_EXERCISE OBJECTIVE_
Copy the listing below line for line, starting at its first line and ending with the line that has "return np.array(places).reshape(-1, 3)" in it. Add nothing.
## begin
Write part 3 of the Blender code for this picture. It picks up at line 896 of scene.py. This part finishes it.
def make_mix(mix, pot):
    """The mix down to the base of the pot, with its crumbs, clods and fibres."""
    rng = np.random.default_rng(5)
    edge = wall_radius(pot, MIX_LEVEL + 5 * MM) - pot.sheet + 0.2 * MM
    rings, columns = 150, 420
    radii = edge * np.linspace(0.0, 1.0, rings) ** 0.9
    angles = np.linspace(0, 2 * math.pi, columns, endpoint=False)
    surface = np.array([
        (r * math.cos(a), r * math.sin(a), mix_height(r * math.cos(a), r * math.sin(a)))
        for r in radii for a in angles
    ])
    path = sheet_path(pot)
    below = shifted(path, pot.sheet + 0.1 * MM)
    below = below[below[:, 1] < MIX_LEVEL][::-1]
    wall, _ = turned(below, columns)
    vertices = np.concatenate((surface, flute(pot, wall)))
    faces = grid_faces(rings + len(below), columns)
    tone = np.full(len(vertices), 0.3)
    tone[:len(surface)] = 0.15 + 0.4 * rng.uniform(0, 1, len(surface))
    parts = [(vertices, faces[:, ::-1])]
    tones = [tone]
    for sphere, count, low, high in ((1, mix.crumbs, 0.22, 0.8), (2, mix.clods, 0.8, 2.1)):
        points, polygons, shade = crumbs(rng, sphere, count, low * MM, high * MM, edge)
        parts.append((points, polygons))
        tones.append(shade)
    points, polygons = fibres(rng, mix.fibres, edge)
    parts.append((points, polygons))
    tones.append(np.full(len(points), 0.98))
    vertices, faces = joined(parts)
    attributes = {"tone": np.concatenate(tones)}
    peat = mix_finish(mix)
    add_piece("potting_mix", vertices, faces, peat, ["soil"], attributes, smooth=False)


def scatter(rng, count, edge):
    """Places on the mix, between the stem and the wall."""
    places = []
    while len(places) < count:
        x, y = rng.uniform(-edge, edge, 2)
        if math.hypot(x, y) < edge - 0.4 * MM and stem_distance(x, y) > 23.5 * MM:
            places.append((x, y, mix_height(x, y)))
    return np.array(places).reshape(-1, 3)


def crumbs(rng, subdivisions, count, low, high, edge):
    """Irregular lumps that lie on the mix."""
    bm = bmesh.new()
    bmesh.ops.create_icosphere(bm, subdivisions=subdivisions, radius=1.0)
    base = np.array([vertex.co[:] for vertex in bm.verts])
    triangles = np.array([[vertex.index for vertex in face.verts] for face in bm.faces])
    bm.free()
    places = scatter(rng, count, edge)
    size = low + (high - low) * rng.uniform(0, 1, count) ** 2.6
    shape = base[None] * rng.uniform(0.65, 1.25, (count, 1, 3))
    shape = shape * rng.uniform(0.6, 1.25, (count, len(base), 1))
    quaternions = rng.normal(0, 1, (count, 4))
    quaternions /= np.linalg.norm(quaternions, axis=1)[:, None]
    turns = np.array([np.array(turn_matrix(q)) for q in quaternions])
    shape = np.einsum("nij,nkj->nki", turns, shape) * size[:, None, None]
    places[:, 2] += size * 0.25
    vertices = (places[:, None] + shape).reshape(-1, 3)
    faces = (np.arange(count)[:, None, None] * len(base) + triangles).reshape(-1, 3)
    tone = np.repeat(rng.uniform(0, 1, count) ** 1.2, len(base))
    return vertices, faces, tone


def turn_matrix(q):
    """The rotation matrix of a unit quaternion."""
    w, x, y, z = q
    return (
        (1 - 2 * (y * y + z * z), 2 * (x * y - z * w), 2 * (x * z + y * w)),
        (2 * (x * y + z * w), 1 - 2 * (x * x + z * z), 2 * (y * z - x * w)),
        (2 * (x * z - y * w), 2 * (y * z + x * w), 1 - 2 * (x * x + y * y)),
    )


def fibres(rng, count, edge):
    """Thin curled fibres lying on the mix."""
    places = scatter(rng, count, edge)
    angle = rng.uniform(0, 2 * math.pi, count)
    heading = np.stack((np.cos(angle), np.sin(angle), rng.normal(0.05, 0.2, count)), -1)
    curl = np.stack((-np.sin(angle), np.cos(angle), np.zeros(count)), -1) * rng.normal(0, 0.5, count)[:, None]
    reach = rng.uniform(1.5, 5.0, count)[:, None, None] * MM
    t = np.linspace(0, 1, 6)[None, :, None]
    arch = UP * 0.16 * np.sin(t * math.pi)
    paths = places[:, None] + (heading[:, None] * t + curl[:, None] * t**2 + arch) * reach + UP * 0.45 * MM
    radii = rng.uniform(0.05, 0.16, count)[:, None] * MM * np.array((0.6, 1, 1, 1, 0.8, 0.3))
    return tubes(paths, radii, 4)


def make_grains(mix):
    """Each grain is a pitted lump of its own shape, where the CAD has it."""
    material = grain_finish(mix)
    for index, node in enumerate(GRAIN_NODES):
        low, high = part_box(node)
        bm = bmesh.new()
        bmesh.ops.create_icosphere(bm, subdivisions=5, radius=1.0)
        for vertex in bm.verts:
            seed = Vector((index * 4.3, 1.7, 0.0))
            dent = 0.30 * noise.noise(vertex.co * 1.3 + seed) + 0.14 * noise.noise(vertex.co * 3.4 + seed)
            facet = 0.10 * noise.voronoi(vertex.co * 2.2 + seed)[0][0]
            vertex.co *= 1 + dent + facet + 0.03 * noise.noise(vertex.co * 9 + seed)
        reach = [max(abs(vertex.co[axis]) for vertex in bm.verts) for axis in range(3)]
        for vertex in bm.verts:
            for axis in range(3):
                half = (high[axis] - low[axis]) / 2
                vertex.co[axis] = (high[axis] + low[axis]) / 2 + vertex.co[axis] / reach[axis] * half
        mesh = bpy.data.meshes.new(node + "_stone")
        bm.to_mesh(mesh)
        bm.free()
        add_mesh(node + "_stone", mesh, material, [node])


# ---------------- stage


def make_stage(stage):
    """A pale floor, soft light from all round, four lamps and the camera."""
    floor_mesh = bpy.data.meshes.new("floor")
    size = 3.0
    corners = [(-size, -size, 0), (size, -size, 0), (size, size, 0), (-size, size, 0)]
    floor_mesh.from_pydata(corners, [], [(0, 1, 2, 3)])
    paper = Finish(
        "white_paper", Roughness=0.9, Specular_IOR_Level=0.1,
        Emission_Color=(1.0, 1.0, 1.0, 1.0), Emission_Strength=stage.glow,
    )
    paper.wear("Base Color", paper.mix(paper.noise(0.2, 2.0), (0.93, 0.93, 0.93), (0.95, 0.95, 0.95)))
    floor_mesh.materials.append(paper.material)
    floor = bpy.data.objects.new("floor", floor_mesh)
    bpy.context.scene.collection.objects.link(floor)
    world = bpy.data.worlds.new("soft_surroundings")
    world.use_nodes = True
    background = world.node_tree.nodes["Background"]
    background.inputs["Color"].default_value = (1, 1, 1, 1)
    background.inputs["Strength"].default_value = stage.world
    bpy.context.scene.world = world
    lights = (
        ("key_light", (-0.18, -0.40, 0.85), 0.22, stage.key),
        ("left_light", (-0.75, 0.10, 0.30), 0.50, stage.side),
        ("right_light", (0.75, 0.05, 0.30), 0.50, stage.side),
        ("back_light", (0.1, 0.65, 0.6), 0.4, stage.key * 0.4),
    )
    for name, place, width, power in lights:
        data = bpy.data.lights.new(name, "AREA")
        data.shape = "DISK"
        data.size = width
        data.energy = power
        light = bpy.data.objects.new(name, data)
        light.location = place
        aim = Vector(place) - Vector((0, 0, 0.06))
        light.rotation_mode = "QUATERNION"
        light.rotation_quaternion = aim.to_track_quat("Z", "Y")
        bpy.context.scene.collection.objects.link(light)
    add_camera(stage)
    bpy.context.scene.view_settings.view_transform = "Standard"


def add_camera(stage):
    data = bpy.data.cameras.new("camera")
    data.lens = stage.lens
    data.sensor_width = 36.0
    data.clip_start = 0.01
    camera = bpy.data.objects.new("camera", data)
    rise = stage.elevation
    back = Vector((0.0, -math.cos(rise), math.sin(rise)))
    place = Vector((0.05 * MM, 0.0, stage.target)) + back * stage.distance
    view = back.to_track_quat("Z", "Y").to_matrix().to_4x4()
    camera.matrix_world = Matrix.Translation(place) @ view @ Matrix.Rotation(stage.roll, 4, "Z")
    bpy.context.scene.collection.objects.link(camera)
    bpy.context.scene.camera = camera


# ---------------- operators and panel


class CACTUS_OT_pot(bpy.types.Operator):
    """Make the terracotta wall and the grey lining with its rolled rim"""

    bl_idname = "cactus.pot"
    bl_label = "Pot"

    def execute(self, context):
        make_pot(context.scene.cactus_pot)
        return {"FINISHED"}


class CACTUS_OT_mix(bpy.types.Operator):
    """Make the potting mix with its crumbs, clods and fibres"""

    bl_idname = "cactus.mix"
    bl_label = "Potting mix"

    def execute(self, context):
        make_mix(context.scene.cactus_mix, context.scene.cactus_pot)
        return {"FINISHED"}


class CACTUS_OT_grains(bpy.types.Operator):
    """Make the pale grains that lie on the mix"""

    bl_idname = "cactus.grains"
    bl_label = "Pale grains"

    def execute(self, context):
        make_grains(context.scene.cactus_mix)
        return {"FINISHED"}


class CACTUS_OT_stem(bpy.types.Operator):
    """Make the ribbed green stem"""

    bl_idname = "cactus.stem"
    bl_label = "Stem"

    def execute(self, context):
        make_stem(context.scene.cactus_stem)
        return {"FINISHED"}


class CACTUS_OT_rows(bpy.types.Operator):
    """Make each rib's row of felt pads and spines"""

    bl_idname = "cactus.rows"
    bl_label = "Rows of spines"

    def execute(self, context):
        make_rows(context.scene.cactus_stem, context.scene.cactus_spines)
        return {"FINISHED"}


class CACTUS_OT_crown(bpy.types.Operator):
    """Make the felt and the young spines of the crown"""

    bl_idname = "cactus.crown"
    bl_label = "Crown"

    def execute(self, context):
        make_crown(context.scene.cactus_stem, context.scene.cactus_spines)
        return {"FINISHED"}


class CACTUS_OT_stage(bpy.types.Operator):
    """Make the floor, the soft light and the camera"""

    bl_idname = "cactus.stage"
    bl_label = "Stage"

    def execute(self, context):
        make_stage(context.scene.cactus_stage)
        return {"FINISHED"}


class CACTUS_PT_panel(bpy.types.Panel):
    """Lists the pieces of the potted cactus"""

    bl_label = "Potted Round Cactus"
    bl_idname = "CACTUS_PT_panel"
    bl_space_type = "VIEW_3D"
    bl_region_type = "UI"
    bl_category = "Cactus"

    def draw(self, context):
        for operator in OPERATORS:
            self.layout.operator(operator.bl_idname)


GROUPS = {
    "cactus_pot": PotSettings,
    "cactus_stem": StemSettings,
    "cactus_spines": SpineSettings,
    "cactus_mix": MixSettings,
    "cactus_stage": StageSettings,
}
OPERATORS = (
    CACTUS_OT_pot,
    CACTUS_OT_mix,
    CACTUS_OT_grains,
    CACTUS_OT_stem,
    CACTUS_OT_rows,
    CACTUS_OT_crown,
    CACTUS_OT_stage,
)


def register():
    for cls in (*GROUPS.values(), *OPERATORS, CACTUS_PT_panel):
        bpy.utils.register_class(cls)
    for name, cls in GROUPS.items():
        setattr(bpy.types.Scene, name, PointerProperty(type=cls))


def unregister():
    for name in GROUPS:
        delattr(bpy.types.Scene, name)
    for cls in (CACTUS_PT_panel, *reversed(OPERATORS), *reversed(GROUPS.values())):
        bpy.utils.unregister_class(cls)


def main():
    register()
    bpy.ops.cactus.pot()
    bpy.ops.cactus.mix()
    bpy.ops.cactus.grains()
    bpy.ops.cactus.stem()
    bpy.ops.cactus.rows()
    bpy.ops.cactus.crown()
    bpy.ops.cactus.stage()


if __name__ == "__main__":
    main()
## end
_TASK SOLUTION_
Write part 3 of the Blender code for this picture. It picks up at line 896 of scene.py. This part finishes it.
def make_mix(mix, pot):
    """The mix down to the base of the pot, with its crumbs, clods and fibres."""
    rng = np.random.default_rng(5)
    edge = wall_radius(pot, MIX_LEVEL + 5 * MM) - pot.sheet + 0.2 * MM
    rings, columns = 150, 420
    radii = edge * np.linspace(0.0, 1.0, rings) ** 0.9
    angles = np.linspace(0, 2 * math.pi, columns, endpoint=False)
    surface = np.array([
        (r * math.cos(a), r * math.sin(a), mix_height(r * math.cos(a), r * math.sin(a)))
        for r in radii for a in angles
    ])
    path = sheet_path(pot)
    below = shifted(path, pot.sheet + 0.1 * MM)
    below = below[below[:, 1] < MIX_LEVEL][::-1]
    wall, _ = turned(below, columns)
    vertices = np.concatenate((surface, flute(pot, wall)))
    faces = grid_faces(rings + len(below), columns)
    tone = np.full(len(vertices), 0.3)
    tone[:len(surface)] = 0.15 + 0.4 * rng.uniform(0, 1, len(surface))
    parts = [(vertices, faces[:, ::-1])]
    tones = [tone]
    for sphere, count, low, high in ((1, mix.crumbs, 0.22, 0.8), (2, mix.clods, 0.8, 2.1)):
        points, polygons, shade = crumbs(rng, sphere, count, low * MM, high * MM, edge)
        parts.append((points, polygons))
        tones.append(shade)
    points, polygons = fibres(rng, mix.fibres, edge)
    parts.append((points, polygons))
    tones.append(np.full(len(points), 0.98))
    vertices, faces = joined(parts)
    attributes = {"tone": np.concatenate(tones)}
    peat = mix_finish(mix)
    add_piece("potting_mix", vertices, faces, peat, ["soil"], attributes, smooth=False)


def scatter(rng, count, edge):
    """Places on the mix, between the stem and the wall."""
    places = []
    while len(places) < count:
        x, y = rng.uniform(-edge, edge, 2)
        if math.hypot(x, y) < edge - 0.4 * MM and stem_distance(x, y) > 23.5 * MM:
            places.append((x, y, mix_height(x, y)))
    return np.array(places).reshape(-1, 3)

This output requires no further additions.